Like the Bolshevik's politburo just after the Russian Revolution, Panther leaders were annoying each another. These were young men aggressive in asserting themselves and in taking positions. Carmichael was upset because he wanted classes for educating fellow Panthers – classes on Marxism-Leninism and scientific socialism. "We cannot be running just on instinct," he said. We must "have reasoning." And Carmichael was upset over the Panthers having joined forces with the Peace and Freedom Party – a political party with about 2,000 registered voters in Berkeley and largely white. Carmichael remained opposed to working with whites, while the Panther slogan continued to be white inclusive: "all power to the people" rather than Carmichael's slogan, "Black Power." Bobby Seale and another Panther leader, Eldridge Cleaver, described Carmichael as "bourgeois." Carmichael was to describe Cleaver and Seale as stupid and he was to describe himself as less than thrilled by the Panther breakfast program for children. He accused the Panthers of acting more like a "Salvation Army" than revolutionaries. note64

The FBI was watching and feared a merger of SNCC and the Panthers. Carmichael was traveling across the US speaking to students about black power. He lamented the death of Che Guevara, saying that it "places a responsibility all revolutionaries of the World to redouble their decision to the final defeat of Imperialism." note82  The FBI had a counter intelligence program known as "cointelpro" for the purpose of spying, infiltrating, discrediting, and disrupting domestic political organizations. Applied against the Panters, the FBI surreptitiously planted misinformation about Carmichael. Huey Newton apparently took the bait and suggested that Carmichael was a CIA agent. This is said to have led to Carmichael's break with the Panthers.

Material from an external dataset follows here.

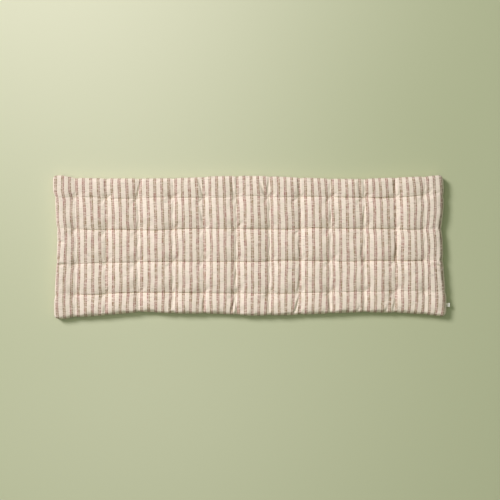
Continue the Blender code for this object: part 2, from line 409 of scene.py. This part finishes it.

In 1968 Carmichael he married the well-known singer from South Africa, Miriam Makeba. They left the US for Guinea in 1969. Carmichael became an aide to the Guinean president Ahmed Sékou Touré, and a student of the exiled former head-of-state of Ghana, Kwame Nkrumah (who accused Carmichael of being too talkative). In Africa, Carmichael devoted himself to Pan-Africanism, defined by Nkrumah as "The Liberation and Unification of Africa Under Scientific Socialism."